>>>>>

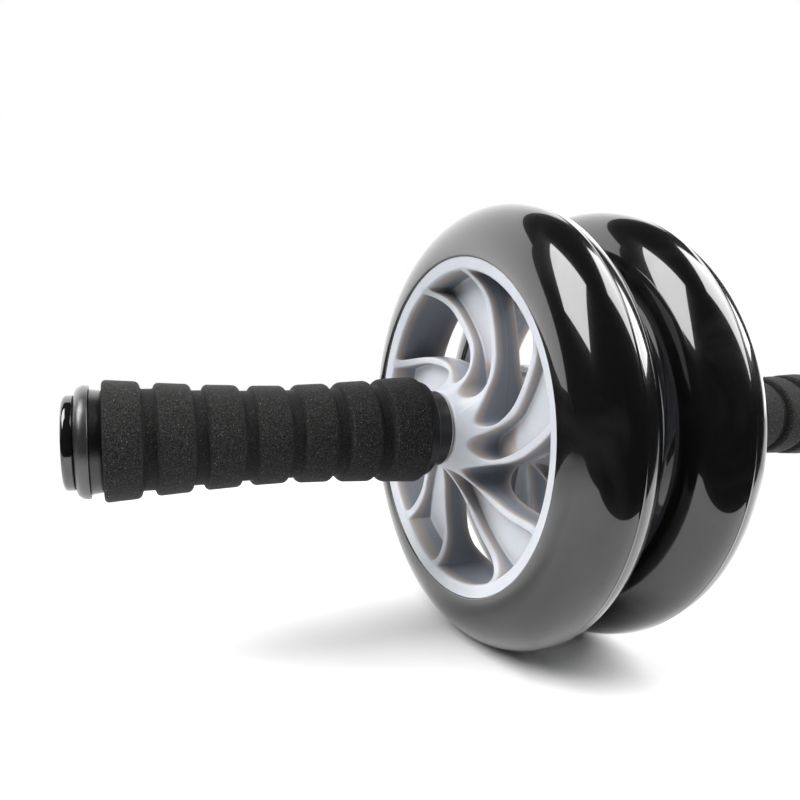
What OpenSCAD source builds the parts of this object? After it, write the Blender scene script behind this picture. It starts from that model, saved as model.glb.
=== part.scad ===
// Ab wheel roller: two free wheels on one steel axle, with a foam grip at each end
// The axle lies along X, the origin is halfway between the wheels, and Z is up

/* [Wheels] */
// Diameter of a wheel over its tyre
wheel_d = 180; // [172:1:200]
// Width of a tyre at its widest line
tyre_w = 31.2; // [30.6:0.2:36]
// Height of the tyre's crown above its widest line
tyre_crown_h = 18; // [16:0.5:20]
// How far below the ring's edge the oval of the tyre's sides would close
tyre_tuck = 14.6; // [10:0.2:18]
// Wall of the hollow tyre
tyre_wall = 4.5; // [3.5:0.5:6]
// Clear gap between the two tyres
wheel_gap = 12.5; // [10:0.5:30]
// Turn of the left wheel at rest, in degrees
left_turn = 46; // [0:1:71]
// Turn of the right wheel at rest, in degrees
right_turn = 40; // [0:1:71]

/* [Rim] */
// Outer diameter of the ring that shows beside the tyre
rim_d = 137.2; // [130:0.2:142]
// Width of the ring's face, measured along a radius
ring_face_w = 4.9; // [4:0.1:6]
// Length of the ring from face to face
ring_l = 29.8; // [26:0.2:30.2]
// How far the ring's inner edge lies behind its outer edge
ring_setback = 1.2; // [0.5:0.1:2]
// Width of the edge between the ring's face and its inner wall
ring_edge_w = 0.2; // [0.1:0.1:1]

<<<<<

DIRECTIONS
State how many lines of the listing hold the string "behind"; reply with the number and nothing else.

EXERCISE RESPONSE
2